A few years ago, The Manvils were one of Vancouver’s hottest new bands, with a song featured on a beer commercial that aired during the Beijing Olympics and a breakthrough album on the Sandbag Records label. The move east to Canada’s biggest city gets them in front of larger audiences with more influential industry types.
It also gives Manville more opportunities to explore his songwriting.
“We have three EPs from our three favourite cities,” says Manville, whose 2007 solo album featured Bob Egan of Blue Rodeo. “Vancouver, Chicago and Toronto. Each place is distinct and the records will be unique on their own because of that, I think.”
The Manvils’ “Black Tornado” was recorded in Vancouver and released in October. The next two EPs will follow in the coming months while the band members continue to build a base in their new city.
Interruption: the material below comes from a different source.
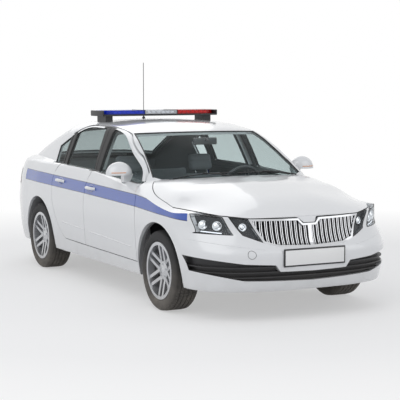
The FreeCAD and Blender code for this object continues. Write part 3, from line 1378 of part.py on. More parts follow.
wheelPlaces = {
    "front_left": (axleX, 1),
    "front_right": (axleX, -1),
    "rear_left": (rearAxleX, 1),
    "rear_right": (rearAxleX, -1),
}
for corner, (x, side) in wheelPlaces.items():
    place = Placement(Vector(x, side * wheelY, wheelZ), Rotation(alongZ, 0 if side > 0 else 180))
    rim = newBody(corner + "_rim")
    revolved(rim, "Barrel", newSketch(rim, "BarrelLine", rimLine))
    spokes = []
    for sign in (-1, 1):
        sketch = newSketch(rim, "SpokeLine", spokeLine, sign * size("spoke_splay") / 2)
        spoke = rim.newObject("PartDesign::Pad", "Spoke")
        spoke.Profile = sketch
        spoke.SideType = "Symmetric"
        spoke.setExpression("Length", "Sizes.spoke_width")
        spokes.append(spoke)
    ring = rim.newObject("PartDesign::PolarPattern", "SpokeRing")
    ring.Originals = spokes
    ring.Axis = (originPlane(rim, "Y_Axis"), [""])
    ring.Angle = 360
    ring.Occurrences = spokePairs
    rim.Tip = ring
    hub = revolved(rim, "Hub", newSketch(rim, "HubLine", hubLine))
    rim.Tip = hub
    rim.Placement = place
    tyre = newBody(corner + "_tyre")
    tyre.Tip = revolved(tyre, "Casing", newSketch(tyre, "CasingLine", tyreLine))
    tyre.Placement = place

# Antenna: a foot on the roof with a thin whip
antenna = newBody("antenna")
whip = antenna.newObject("Sketcher::SketchObject", "WhipLine")
whip.AttachmentSupport = [(originPlane(antenna, "XZ_Plane"), "")]
whip.MapMode = "FlatFace"
footRadius = size("antenna_base_radius")
footHeight = size("antenna_base_height")
whipRadius = size("antenna_radius")
roofAtAntenna = size("antenna_foot_z")
whipHeight = size("antenna_top_z") - roofAtAntenna
whipLine = [(0, 0), (footRadius, 0), (whipRadius * 2, footHeight), (whipRadius, footHeight),
            (whipRadius, whipHeight), (0, whipHeight)]
for start, end in zip(whipLine, whipLine[1:] + whipLine[:1]):
    whip.addGeometry(Part.LineSegment(Vector(*start, 0), Vector(*end, 0)), False)
for index in range(len(whipLine)):
    whip.addConstraint(Sketcher.Constraint("Coincident", index, 2, (index + 1) % len(whipLine), 1))
mast = antenna.newObject("PartDesign::Revolution", "Mast")
mast.Profile = whip
mast.ReferenceAxis = (whip, ["V_Axis"])
mast.Angle = 360
antenna.Tip = mast
antenna.Placement = Placement(Vector(-size("antenna_x"), 0, roofAtAntenna), Rotation())

# Front knuckles: kingpin post, carrier, spindle in the hub's bore and brake caliper
kingY = size("kingpin_y")
runningGap = size("running_gap")
pinTop = wheelZ + size("pin_height")
pinLow = wheelZ - size("pin_height")
spindleRadius = "Sizes.hub_bore - Sizes.running_gap"
discInner = wheelY + discFace
caliperX = axleX - size("caliper_reach")
caliperZ = wheelZ - size("caliper_height") / 2
caliperY = discInner - size("caliper_depth") / 2
post = cylinder("Post", Vector(axleX, kingY, pinLow), alongZ, "Sizes.knuckle_radius", "2 * Sizes.pin_height")
carrier = cylinder("Carrier", Vector(axleX, kingY, wheelZ), alongY, "Sizes.carrier_radius",
                   "Sizes.carrier_thickness")
spindle = cylinder("Spindle", Vector(axleX, kingY, wheelZ), alongY, spindleRadius,
                   "Sizes.wheel_centre_y + Sizes.hub_bore_depth - Sizes.running_gap - Sizes.kingpin_y")
caliperBlock = box("CaliperBlock", Vector(caliperX, caliperY, caliperZ), "Sizes.caliper_width",
                   "Sizes.caliper_depth + Sizes.disc_thickness", "Sizes.caliper_height")
bracket = box("CaliperBracket", Vector(caliperX, kingY, wheelZ - size("knuckle_radius")),
              "Sizes.caliper_reach", "Sizes.wheel_centre_y + Sizes.disc_inner_face - Sizes.kingpin_y"
              " - Sizes.caliper_depth / 4", "2 * Sizes.knuckle_radius")
discRoom = cylinder("DiscRoom", Vector(axleX, discInner - size("disc_clearance"), wheelZ), alongY,
                    "Sizes.disc_radius + Sizes.disc_clearance",
                    "Sizes.disc_thickness + 2 * Sizes.disc_clearance")
caliper = doc.addObject("Part::Cut", "Caliper")
caliper.Base = caliperBlock
caliper.Tool = discRoom
leftKnuckle = joined("LeftKnuckle", [post, carrier, spindle, caliper, bracket])
subPart(leftKnuckle, "left_knuckle")
subPart(otherSide(leftKnuckle, "RightKnuckle"), "right_knuckle")

# Front suspension: crossmember, lower arms with their joints, and the struts above
armZ = pinLow - runningGap - size("arm_thickness")
crossHalf = railY + railWidth
crossX = axleX - size("crossmember_length") / 2
crossZ = size("crossmember_z")
crossmember = box("Crossmember", Vector(crossX, -crossHalf, crossZ), "Sizes.crossmember_length",
                  "2 * (Sizes.rail_y + Sizes.rail_width)", "Sizes.crossmember_height")
mounts = [box("EngineMount", Vector(crossX, -size("engine_width") / 2, crossZ),
              "Sizes.crossmember_length", "Sizes.engine_width", "Sizes.engine_z - Sizes.crossmember_z")]
armPieces = []
for side in (-1, 1):
    railLeg = box("RailLeg", Vector(crossX, (side * (2 * railY + railWidth) - railWidth) / 2, crossZ),
                  "Sizes.crossmember_length", "Sizes.rail_width", "Sizes.rail_z - Sizes.crossmember_z")
    arm = box("LowerArm", Vector(axleX - size("arm_width") / 2, min(side * kingY, side * railY), armZ),
              "Sizes.arm_width", "Sizes.kingpin_y - Sizes.rail_y", "Sizes.arm_thickness")
    ball = cylinder("LowerJoint", Vector(axleX, side * kingY, armZ), alongZ, "Sizes.arm_width / 2",
                    "Sizes.arm_thickness")
    armPieces += [railLeg, arm, ball]
subframe = joined("Subframe", [crossmember] + mounts + armPieces)
strutY = size("strut_y")
footZ = pinTop + runningGap
strut = cylinder("Strut", Vector(axleX, strutY, footZ), alongZ, "Sizes.strut_radius",
                 "Sizes.strut_top_z - Sizes.wheel_centre_z - Sizes.pin_height - Sizes.running_gap")
strutFoot = box("StrutFoot", Vector(axleX - size("strut_radius"), strutY, footZ), "2 * Sizes.strut_radius",
                "Sizes.kingpin_y - Sizes.strut_y", "Sizes.strut_foot_height")
upperJoint = cylinder("UpperJoint", Vector(axleX, kingY, footZ), alongZ, "Sizes.strut_radius",
                      "Sizes.strut_foot_height")
spring = cylinder("SpringCup", Vector(axleX, strutY, size("strut_top_z") - size("spring_height")), alongZ,
                  "Sizes.spring_radius", "Sizes.spring_height")
leftStrut = joined("LeftStrut", [strut, strutFoot, upperJoint, spring])
subPart(together("FrontSuspension", [subframe, leftStrut, otherSide(leftStrut, "RightStrut")]),
        "front_suspension")

# Rear axle: twist beam, trailing arms, spindles and dampers
trailY = size("trailing_arm_y")
pivotX = -size("trailing_pivot_x")
pivotHalf = size("pivot_block") / 2
beam = cylinder("TwistBeam", Vector(-size("beam_x"), -trailY, wheelZ), alongY, "Sizes.beam_radius",
                "2 * Sizes.trailing_arm_y")
rearPieces = [beam]
for side in (-1, 1):
    armY = side * trailY
    trailingArm = cylinder("TrailingArm", Vector(rearAxleX, armY, wheelZ), alongX, "Sizes.trailing_arm_radius",
                           "Sizes.wheelbase - Sizes.front_axle_x - Sizes.trailing_pivot_x")
    stub = cylinder("RearSpindle", Vector(rearAxleX, armY, wheelZ), Vector(0, side, 0), spindleRadius,
                    "Sizes.wheel_centre_y + Sizes.hub_bore_depth - Sizes.running_gap"
                    " - Sizes.trailing_arm_y")
    pivot = box("PivotBlock", Vector(pivotX - pivotHalf, armY - pivotHalf, wheelZ - pivotHalf),
                "Sizes.pivot_block", "Sizes.pivot_block",
                "Sizes.boot_floor_z - Sizes.wheel_centre_z + Sizes.pivot_block / 2")
    damper = cylinder("Damper", Vector(rearAxleX, armY, wheelZ), alongZ, "Sizes.damper_radius",
                      "Sizes.boot_floor_z - Sizes.wheel_centre_z")
    rearPieces += [trailingArm, stub, pivot, damper]
subPart(joined("RearAxle", rearPieces), "rear_axle")

doc.recompute()
for feature in doc.Objects:
    if "Invalid" in feature.State or "Error" in feature.State:
        raise ValueError("%s is not valid" % feature.Label)
for name, feature in parts.items():
    shape = feature.Shape
    if shape.isNull() or not shape.isValid() or not shape.Solids:
        raise ValueError("%s has no valid shape" % name)
for name, feature in parts.items():
    feature.Shape.exportStep("parts/%s.step" % name)
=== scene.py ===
import math

import bmesh
import bpy
from mathutils import Matrix, Vector
from mathutils.bvhtree import BVHTree


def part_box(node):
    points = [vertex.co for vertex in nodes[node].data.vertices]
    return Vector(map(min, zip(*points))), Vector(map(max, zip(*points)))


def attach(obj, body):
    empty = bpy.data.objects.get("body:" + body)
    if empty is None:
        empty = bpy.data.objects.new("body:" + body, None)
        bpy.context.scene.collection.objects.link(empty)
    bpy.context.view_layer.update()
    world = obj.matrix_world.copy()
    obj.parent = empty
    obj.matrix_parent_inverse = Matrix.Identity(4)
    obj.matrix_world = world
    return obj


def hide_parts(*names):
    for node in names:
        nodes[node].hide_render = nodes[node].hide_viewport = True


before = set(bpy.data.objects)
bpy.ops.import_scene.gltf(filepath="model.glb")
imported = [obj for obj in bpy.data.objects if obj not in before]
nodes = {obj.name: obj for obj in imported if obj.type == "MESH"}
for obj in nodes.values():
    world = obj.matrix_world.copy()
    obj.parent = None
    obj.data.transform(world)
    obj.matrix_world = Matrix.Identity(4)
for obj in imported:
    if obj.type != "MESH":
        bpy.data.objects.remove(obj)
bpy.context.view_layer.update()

# Police patrol car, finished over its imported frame. Metres, X forward, Y to the left, Z up.

sides = {"left": 1, "right": -1}
ends = ("front", "rear")
axle = {"front": 1.430, "rear": -1.256, "level": 0.317}
onAxis = 0.0001  # the smallest radius of a turned piece, in place of a point on its axis


# Small helpers for node trees
def feed(tree, socket, value):
    if isinstance(value, bpy.types.NodeSocket):
        tree.links.new(value, socket)
    else:
        socket.default_value = value


def calculate(tree, operation, first, second=0.0, clamp=False):
    node = tree.nodes.new("ShaderNodeMath")
    node.operation = operation
    node.use_clamp = clamp
    feed(tree, node.inputs[0], first)
    feed(tree, node.inputs[1], second)
    return node.outputs[0]


def blendColor(tree, factor, first, second):
    node = tree.nodes.new("ShaderNodeMix")
    node.data_type = "RGBA"
    feed(tree, node.inputs[0], factor)
    feed(tree, node.inputs[6], first)
    feed(tree, node.inputs[7], second)
    return node.outputs[2]


def splitPosition(tree, position):
    node = tree.nodes.new("ShaderNodeSeparateXYZ")
    tree.links.new(position, node.inputs[0])
    return node.outputs[0], node.outputs[1], node.outputs[2]


def soft(tree, value, width):
    scaled = calculate(tree, "DIVIDE", value, width)
    return calculate(tree, "ADD", scaled, 0.5, True)


def newGroup(name, inputs, outputs):
    tree = bpy.data.node_groups.new(name, "ShaderNodeTree")
    for label, kind, value in inputs:
        socket = tree.interface.new_socket(label, in_out="INPUT", socket_type=kind)
        if value is not None:
            socket.default_value = value
    for label, kind in outputs:
        tree.interface.new_socket(label, in_out="OUTPUT", socket_type=kind)
    start = tree.nodes.new("NodeGroupInput")
    end = tree.nodes.new("NodeGroupOutput")
    return tree, start, end


def useGroup(tree, group, **values):
    node = tree.nodes.new("ShaderNodeGroup")
    node.node_tree = group
    for label, value in values.items():
        feed(tree, node.inputs[label.replace("_", " ")], value)
    return node


# Shared effect: uneven roughness and a faint waviness
pattern = {"grainDetail": 4.0, "dustScale": 9.0, "dustDetail": 6.0}


def buildSurfaceGrain():
    tree, start, end = newGroup(
        "Surface Grain",
        [("Position", "NodeSocketVector", None), ("Scale", "NodeSocketFloat", 60.0),
         ("Roughness", "NodeSocketFloat", 0.4), ("Spread", "NodeSocketFloat", 0.1),
         ("Depth", "NodeSocketFloat", 0.0002)],
        [("Roughness", "NodeSocketFloat"), ("Normal", "NodeSocketVector")])
    noise = tree.nodes.new("ShaderNodeTexNoise")
    tree.links.new(start.outputs["Position"], noise.inputs["Vector"])
    tree.links.new(start.outputs["Scale"], noise.inputs["Scale"])
    noise.inputs["Detail"].default_value = pattern["grainDetail"]
    offset = calculate(tree, "SUBTRACT", noise.outputs[0], 0.5)
    spread = calculate(tree, "MULTIPLY", offset, start.outputs["Spread"])
    total = calculate(tree, "ADD", spread, start.outputs["Roughness"], True)
    bump = tree.nodes.new("ShaderNodeBump")
    tree.links.new(start.outputs["Depth"], bump.inputs["Distance"])
    tree.links.new(noise.outputs[0], bump.inputs["Height"])
    tree.links.new(total, end.inputs["Roughness"])
    tree.links.new(bump.outputs[0], end.inputs["Normal"])
    return tree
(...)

The band’s lanky guitar player and leader, whose real name is Muxacb (or Michael) Iwanyshyn, took on the Mikey Manville moniker while working as a member of a film crew for the documentary “Great Canadian Parks” more than 13 years ago.
“A producer kept calling me Mikey Manville, because we were in Mannville, Alberta, doing a shoot and when I got back to Vancouver I had my first music gig and when they asked me what my name was, I said Mikey Manville, and it stuck. I did spell it wrong, though,” Manville points out, noting the city has a double-n in its name.
Manville, who is of Ukrainian descent, is excited to be in the Big Smoke, shouting happily at the end of Saturday’s set: “The Manvils are from Toronto now and we’re here to stay!”
Joining the Manvils at the house party were Calgary rock ’n blues outfit Zoo Lion, Edmonton-based rockers Tupelo Honey, and the marvellously talented and entertaining Sherman Downey & the Silver Lining of St. John’s. At one point near 2:30 am and during Tupelo Honey’s set, the room was so packed, the staircase leading up to the main floor was filled with two people per rung.
How do you get four top-notch bands to play in your basement while wall-to-wall humanity fills it?
The party’s host, whose name isn’t being used for obvious reasons, shrugged and contritely said, “I don’t know. I guess I just have a reputation for throwing good parties.”
His rep’s only going to grow after this one.
The Dustin Bentall Outfit Ready for Stardom
Backed by a superb band featuring lovely violinist Kendel Carson, Dustin Bentall showcased outstanding songs and the confidence of an artist ready for the next level. Playing at the Supermarket during CMW, Bentall demonstrated he’s a fine singer-songwriter, not unlike his dad, Barney Bentall of the Legendary Hearts who had hits like “Crime Against Love” in the 1990s. Dustin, though, will remind Canadian music lovers of Jim Cuddy, because of his voice and his songs, which are twinged with heartbreak and romance, and a fondness for Canada and nature. When Bentall sings of a waitress from Port Alberni, you’ll be reminded of Blue Rodeo’s “Cynthia” or “Bad Timing.” The similarities shouldn’t be a surprise. Before setting up in Toronto, Bentall would appear on stage with Blue Rodeo — and sometimes his dad — when Cuddy, Greg Keelor and crew hit Vancouver for shows at the Malkin Bowl in Stanley Park and elsewhere. The Dustin Bentall Outfit are poised to be leaders of Canada’s next generation of alt-country/rock stars.
Cold Specks Delivers on Promise
Al Spx of Etobicoke, a western Toronto region, received plenty of hype prior to her performance during CMW 2012. Known by the stage name Cold Specks, she had rave reviews after appearing on Jools Holland’s TV show in Britain. In Toronto, she took the stage at the fabulous Music Gallery, a venue set up in an Anglican church in the city’s downtown. It was a fitting setting; Specks’ voice suits a place of worship. It’s deep, soulful and very moving. Her soulful sound is sure to find a fan base. Her debut album, “I Predict a Graceful Expulson,” is due out on May 21 on Arts & Crafts.